**Stated task:**
Every line in the listing below from the one with "join_z = bar_z + ANCHOR_FREE" through the one with "bpy.context.scene.collection.objects.link(empty)" is to be reproduced exactly, both ends included; leave out the rest.

= = = =

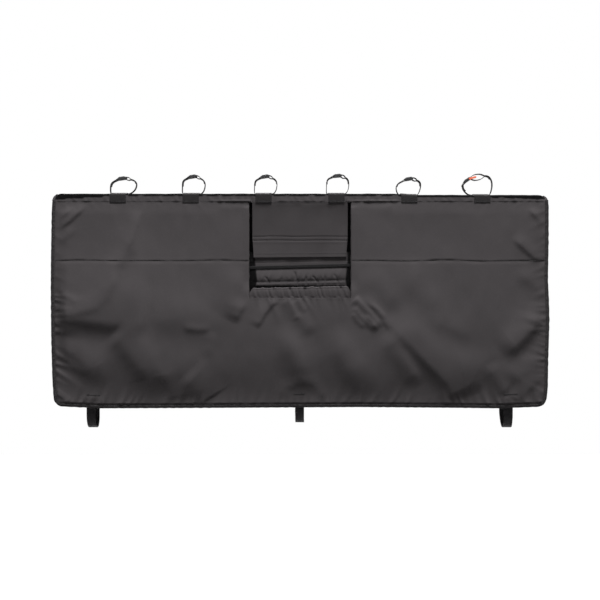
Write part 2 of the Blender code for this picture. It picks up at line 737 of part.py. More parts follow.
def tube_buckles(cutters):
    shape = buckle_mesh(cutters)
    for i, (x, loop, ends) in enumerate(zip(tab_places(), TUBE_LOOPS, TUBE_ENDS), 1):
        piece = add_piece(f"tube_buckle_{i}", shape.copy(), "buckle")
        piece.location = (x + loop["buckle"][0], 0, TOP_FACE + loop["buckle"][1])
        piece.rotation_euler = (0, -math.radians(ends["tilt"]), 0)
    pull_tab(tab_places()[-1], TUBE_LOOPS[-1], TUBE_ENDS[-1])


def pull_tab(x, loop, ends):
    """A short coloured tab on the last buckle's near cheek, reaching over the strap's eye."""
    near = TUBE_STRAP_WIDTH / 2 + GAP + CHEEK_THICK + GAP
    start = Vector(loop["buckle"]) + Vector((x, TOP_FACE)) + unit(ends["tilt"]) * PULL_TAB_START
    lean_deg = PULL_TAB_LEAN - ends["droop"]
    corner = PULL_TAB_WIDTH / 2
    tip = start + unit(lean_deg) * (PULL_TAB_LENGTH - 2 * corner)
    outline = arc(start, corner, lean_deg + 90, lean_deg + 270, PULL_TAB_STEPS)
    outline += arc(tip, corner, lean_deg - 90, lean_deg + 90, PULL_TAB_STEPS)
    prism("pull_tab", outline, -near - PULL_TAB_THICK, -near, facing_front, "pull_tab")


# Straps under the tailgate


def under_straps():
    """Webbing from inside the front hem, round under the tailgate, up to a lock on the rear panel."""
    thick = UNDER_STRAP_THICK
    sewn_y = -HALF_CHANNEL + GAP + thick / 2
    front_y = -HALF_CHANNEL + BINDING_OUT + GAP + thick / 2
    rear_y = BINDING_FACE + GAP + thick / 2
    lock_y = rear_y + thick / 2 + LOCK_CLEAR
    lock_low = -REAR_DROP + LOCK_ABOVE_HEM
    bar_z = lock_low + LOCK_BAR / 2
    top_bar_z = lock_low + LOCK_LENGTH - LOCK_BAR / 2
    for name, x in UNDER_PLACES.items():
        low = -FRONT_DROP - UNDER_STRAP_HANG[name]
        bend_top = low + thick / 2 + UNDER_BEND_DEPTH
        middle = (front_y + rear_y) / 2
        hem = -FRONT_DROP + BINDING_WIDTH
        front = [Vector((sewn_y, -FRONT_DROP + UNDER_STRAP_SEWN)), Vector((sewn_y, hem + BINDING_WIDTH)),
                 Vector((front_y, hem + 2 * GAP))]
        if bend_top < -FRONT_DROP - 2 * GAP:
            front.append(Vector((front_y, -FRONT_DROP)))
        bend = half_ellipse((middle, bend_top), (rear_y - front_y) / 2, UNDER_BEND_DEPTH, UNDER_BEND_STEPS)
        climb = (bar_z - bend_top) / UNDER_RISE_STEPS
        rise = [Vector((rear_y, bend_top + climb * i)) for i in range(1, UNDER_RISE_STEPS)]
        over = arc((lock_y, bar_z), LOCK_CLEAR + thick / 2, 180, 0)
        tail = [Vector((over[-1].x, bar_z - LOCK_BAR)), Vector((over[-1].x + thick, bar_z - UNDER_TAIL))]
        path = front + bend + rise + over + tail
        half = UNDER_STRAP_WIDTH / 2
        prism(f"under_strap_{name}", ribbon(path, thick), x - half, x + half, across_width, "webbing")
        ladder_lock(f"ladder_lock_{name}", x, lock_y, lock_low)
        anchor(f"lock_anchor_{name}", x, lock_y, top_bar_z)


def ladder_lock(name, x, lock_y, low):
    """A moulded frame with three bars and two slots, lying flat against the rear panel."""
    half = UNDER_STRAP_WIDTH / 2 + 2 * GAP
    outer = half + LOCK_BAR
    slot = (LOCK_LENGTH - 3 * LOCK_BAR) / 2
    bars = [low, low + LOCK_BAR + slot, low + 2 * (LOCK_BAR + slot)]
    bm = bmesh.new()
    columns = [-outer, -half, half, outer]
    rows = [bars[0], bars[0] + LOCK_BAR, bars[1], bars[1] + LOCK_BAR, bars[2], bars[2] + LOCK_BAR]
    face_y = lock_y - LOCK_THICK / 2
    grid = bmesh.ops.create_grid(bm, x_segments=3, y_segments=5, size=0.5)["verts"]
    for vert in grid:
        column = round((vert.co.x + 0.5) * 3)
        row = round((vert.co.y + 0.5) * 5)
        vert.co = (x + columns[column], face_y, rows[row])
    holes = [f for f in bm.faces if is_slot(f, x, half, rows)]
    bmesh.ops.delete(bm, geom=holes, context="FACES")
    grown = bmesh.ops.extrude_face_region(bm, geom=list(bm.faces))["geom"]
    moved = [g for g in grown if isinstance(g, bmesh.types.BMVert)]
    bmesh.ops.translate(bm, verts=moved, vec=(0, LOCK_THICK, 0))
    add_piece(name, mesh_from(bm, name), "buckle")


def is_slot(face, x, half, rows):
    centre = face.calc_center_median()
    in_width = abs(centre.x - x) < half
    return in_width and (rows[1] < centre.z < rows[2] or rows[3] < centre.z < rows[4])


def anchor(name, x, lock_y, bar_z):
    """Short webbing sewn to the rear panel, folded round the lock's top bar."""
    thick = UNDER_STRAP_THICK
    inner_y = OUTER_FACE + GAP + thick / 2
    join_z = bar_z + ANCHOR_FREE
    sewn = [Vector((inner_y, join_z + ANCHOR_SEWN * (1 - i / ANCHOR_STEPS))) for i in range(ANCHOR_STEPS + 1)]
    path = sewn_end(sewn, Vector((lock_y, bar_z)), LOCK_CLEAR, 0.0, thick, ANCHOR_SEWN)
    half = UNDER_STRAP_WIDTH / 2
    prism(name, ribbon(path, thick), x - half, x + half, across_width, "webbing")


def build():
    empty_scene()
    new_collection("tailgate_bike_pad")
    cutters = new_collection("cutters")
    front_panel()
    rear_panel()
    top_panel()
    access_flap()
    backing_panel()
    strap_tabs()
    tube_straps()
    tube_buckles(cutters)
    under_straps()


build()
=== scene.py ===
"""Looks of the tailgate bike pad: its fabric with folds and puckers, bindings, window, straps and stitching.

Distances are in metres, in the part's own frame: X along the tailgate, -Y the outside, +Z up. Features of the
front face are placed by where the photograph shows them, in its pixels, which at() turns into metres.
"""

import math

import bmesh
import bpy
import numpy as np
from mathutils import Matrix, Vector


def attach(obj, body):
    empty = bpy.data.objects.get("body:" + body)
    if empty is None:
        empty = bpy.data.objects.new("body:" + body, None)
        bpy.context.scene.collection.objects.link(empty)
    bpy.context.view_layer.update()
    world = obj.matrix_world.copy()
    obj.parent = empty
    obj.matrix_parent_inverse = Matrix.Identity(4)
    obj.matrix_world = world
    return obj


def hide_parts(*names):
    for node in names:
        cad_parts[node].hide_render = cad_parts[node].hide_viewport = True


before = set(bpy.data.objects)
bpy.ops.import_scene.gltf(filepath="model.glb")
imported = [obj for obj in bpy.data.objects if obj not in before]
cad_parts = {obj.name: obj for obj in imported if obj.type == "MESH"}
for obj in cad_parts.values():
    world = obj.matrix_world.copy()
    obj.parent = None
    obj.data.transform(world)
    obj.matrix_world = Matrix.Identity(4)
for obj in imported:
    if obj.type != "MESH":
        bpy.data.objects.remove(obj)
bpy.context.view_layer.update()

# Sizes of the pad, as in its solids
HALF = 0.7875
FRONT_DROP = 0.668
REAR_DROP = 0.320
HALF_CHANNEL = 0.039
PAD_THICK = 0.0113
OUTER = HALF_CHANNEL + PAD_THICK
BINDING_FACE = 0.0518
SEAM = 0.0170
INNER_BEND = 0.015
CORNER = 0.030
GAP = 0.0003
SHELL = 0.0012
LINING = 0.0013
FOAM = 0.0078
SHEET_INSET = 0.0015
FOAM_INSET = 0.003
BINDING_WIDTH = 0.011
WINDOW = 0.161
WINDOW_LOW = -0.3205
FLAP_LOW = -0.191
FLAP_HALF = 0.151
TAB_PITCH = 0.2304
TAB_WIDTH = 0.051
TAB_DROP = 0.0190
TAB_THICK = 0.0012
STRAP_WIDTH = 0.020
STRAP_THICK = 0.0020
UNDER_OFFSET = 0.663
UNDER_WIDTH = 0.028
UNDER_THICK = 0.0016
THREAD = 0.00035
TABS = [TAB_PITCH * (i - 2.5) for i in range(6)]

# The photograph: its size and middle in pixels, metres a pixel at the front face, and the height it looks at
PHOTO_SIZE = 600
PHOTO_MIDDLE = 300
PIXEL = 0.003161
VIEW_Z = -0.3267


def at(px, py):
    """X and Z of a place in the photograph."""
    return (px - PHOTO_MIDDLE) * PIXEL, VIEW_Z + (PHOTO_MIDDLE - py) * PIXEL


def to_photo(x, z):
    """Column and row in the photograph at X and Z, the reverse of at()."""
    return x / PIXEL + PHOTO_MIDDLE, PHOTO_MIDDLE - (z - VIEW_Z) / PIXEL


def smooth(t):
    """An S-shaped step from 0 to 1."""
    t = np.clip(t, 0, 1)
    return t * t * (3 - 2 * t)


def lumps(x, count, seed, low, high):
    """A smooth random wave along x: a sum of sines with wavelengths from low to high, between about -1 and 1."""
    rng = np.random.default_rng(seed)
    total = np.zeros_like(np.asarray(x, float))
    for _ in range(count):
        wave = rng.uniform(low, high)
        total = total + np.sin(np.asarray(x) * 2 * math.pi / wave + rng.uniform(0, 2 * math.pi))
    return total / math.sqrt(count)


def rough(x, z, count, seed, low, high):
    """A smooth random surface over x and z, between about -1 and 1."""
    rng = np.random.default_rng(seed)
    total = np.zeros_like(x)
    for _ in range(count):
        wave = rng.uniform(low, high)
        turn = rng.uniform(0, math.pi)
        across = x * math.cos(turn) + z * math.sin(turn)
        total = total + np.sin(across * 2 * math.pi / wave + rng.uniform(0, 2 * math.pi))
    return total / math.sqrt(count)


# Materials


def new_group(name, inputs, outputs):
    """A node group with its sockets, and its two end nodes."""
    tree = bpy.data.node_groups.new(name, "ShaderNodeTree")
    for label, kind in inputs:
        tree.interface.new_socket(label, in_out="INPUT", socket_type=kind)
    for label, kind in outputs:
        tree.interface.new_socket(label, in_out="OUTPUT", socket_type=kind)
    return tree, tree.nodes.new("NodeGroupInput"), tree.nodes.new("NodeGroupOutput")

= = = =

**Result:**
    join_z = bar_z + ANCHOR_FREE
    sewn = [Vector((inner_y, join_z + ANCHOR_SEWN * (1 - i / ANCHOR_STEPS))) for i in range(ANCHOR_STEPS + 1)]
    path = sewn_end(sewn, Vector((lock_y, bar_z)), LOCK_CLEAR, 0.0, thick, ANCHOR_SEWN)
    half = UNDER_STRAP_WIDTH / 2
    prism(name, ribbon(path, thick), x - half, x + half, across_width, "webbing")


def build():
    empty_scene()
    new_collection("tailgate_bike_pad")
    cutters = new_collection("cutters")
    front_panel()
    rear_panel()
    top_panel()
    access_flap()
    backing_panel()
    strap_tabs()
    tube_straps()
    tube_buckles(cutters)
    under_straps()


build()
=== scene.py ===
"""Looks of the tailgate bike pad: its fabric with folds and puckers, bindings, window, straps and stitching.

Distances are in metres, in the part's own frame: X along the tailgate, -Y the outside, +Z up. Features of the
front face are placed by where the photograph shows them, in its pixels, which at() turns into metres.
"""

import math

import bmesh
import bpy
import numpy as np
from mathutils import Matrix, Vector


def attach(obj, body):
    empty = bpy.data.objects.get("body:" + body)
    if empty is None:
        empty = bpy.data.objects.new("body:" + body, None)
        bpy.context.scene.collection.objects.link(empty)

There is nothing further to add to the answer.